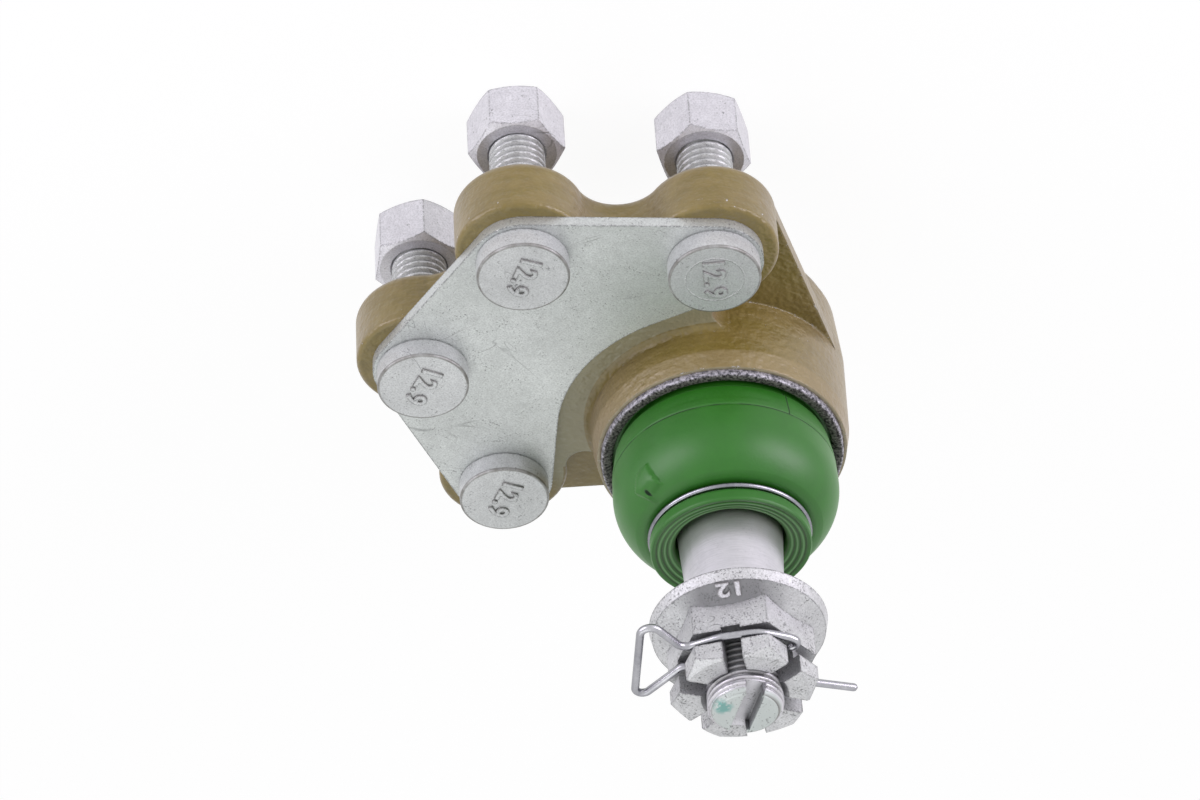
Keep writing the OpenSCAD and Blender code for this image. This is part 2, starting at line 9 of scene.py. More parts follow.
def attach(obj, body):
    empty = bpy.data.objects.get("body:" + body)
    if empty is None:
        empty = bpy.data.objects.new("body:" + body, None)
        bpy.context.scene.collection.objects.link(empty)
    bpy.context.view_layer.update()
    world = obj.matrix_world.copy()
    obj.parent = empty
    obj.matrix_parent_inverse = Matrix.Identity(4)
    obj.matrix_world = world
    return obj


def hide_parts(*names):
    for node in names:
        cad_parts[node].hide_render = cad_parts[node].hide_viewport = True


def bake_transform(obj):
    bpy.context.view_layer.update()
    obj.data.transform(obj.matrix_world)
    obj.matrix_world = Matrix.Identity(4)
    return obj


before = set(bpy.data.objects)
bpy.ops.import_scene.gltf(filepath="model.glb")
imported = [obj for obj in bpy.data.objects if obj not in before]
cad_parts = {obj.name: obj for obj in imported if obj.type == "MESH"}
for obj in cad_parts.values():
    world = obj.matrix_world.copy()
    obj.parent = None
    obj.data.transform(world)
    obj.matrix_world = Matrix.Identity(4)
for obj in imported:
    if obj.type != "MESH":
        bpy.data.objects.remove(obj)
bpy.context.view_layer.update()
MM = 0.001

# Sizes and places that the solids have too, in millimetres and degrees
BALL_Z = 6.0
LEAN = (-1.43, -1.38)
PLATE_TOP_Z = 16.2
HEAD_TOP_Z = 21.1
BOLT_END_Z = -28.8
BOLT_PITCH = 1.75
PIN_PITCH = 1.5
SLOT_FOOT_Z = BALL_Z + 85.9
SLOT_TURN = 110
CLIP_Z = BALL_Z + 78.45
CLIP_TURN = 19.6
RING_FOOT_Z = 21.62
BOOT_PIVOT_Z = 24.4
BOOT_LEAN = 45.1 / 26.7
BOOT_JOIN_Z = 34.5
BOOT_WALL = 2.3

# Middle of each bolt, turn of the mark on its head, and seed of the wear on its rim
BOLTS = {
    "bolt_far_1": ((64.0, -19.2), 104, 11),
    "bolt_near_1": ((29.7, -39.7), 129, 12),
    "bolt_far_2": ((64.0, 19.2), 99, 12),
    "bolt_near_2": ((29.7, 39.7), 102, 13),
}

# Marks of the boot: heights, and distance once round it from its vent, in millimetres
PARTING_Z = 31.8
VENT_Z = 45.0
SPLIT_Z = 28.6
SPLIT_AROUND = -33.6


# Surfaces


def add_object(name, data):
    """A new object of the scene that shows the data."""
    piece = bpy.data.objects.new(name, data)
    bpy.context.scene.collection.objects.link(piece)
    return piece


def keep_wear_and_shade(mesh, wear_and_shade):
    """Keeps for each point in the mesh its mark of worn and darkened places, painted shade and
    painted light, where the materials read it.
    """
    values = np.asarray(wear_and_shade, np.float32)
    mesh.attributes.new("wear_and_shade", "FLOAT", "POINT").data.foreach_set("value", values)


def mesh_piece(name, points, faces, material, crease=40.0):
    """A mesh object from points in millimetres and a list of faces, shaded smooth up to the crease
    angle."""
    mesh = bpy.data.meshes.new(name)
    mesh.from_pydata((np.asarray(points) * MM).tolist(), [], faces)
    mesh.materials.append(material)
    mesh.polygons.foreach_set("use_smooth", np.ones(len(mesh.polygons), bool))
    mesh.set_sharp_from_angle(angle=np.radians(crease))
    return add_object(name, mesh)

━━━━

*WHAT YOU WILL DO*
Reproduce every line of the material above exactly.

*RESULT OF THE TASK*
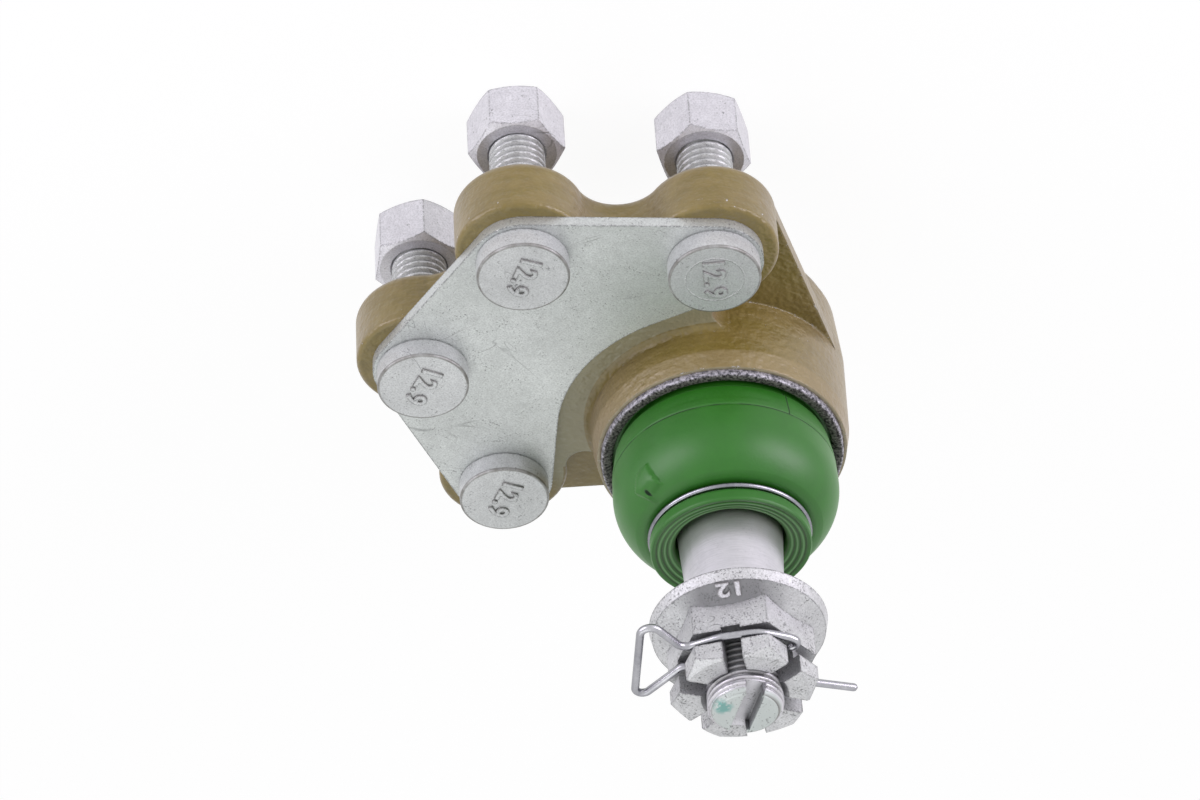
Keep writing the OpenSCAD and Blender code for this image. This is part 2, starting at line 9 of scene.py. More parts follow.
def attach(obj, body):
    empty = bpy.data.objects.get("body:" + body)
    if empty is None:
        empty = bpy.data.objects.new("body:" + body, None)
        bpy.context.scene.collection.objects.link(empty)
    bpy.context.view_layer.update()
    world = obj.matrix_world.copy()
    obj.parent = empty
    obj.matrix_parent_inverse = Matrix.Identity(4)
    obj.matrix_world = world
    return obj


def hide_parts(*names):
    for node in names:
        cad_parts[node].hide_render = cad_parts[node].hide_viewport = True


def bake_transform(obj):
    bpy.context.view_layer.update()
    obj.data.transform(obj.matrix_world)
    obj.matrix_world = Matrix.Identity(4)
    return obj


before = set(bpy.data.objects)
bpy.ops.import_scene.gltf(filepath="model.glb")
imported = [obj for obj in bpy.data.objects if obj not in before]
cad_parts = {obj.name: obj for obj in imported if obj.type == "MESH"}
for obj in cad_parts.values():
    world = obj.matrix_world.copy()
    obj.parent = None
    obj.data.transform(world)
    obj.matrix_world = Matrix.Identity(4)
for obj in imported:
    if obj.type != "MESH":
        bpy.data.objects.remove(obj)
bpy.context.view_layer.update()
MM = 0.001

# Sizes and places that the solids have too, in millimetres and degrees
BALL_Z = 6.0
LEAN = (-1.43, -1.38)
PLATE_TOP_Z = 16.2
HEAD_TOP_Z = 21.1
BOLT_END_Z = -28.8
BOLT_PITCH = 1.75
PIN_PITCH = 1.5
SLOT_FOOT_Z = BALL_Z + 85.9
SLOT_TURN = 110
CLIP_Z = BALL_Z + 78.45
CLIP_TURN = 19.6
RING_FOOT_Z = 21.62
BOOT_PIVOT_Z = 24.4
BOOT_LEAN = 45.1 / 26.7
BOOT_JOIN_Z = 34.5
BOOT_WALL = 2.3

# Middle of each bolt, turn of the mark on its head, and seed of the wear on its rim
BOLTS = {
    "bolt_far_1": ((64.0, -19.2), 104, 11),
    "bolt_near_1": ((29.7, -39.7), 129, 12),
    "bolt_far_2": ((64.0, 19.2), 99, 12),
    "bolt_near_2": ((29.7, 39.7), 102, 13),
}

# Marks of the boot: heights, and distance once round it from its vent, in millimetres
PARTING_Z = 31.8
VENT_Z = 45.0
SPLIT_Z = 28.6
SPLIT_AROUND = -33.6


# Surfaces


def add_object(name, data):
    """A new object of the scene that shows the data."""
    piece = bpy.data.objects.new(name, data)
    bpy.context.scene.collection.objects.link(piece)
    return piece


def keep_wear_and_shade(mesh, wear_and_shade):
    """Keeps for each point in the mesh its mark of worn and darkened places, painted shade and
    painted light, where the materials read it.
    """
    values = np.asarray(wear_and_shade, np.float32)
    mesh.attributes.new("wear_and_shade", "FLOAT", "POINT").data.foreach_set("value", values)


def mesh_piece(name, points, faces, material, crease=40.0):
    """A mesh object from points in millimetres and a list of faces, shaded smooth up to the crease
    angle."""
    mesh = bpy.data.meshes.new(name)
    mesh.from_pydata((np.asarray(points) * MM).tolist(), [], faces)
    mesh.materials.append(material)
    mesh.polygons.foreach_set("use_smooth", np.ones(len(mesh.polygons), bool))
    mesh.set_sharp_from_angle(angle=np.radians(crease))
    return add_object(name, mesh)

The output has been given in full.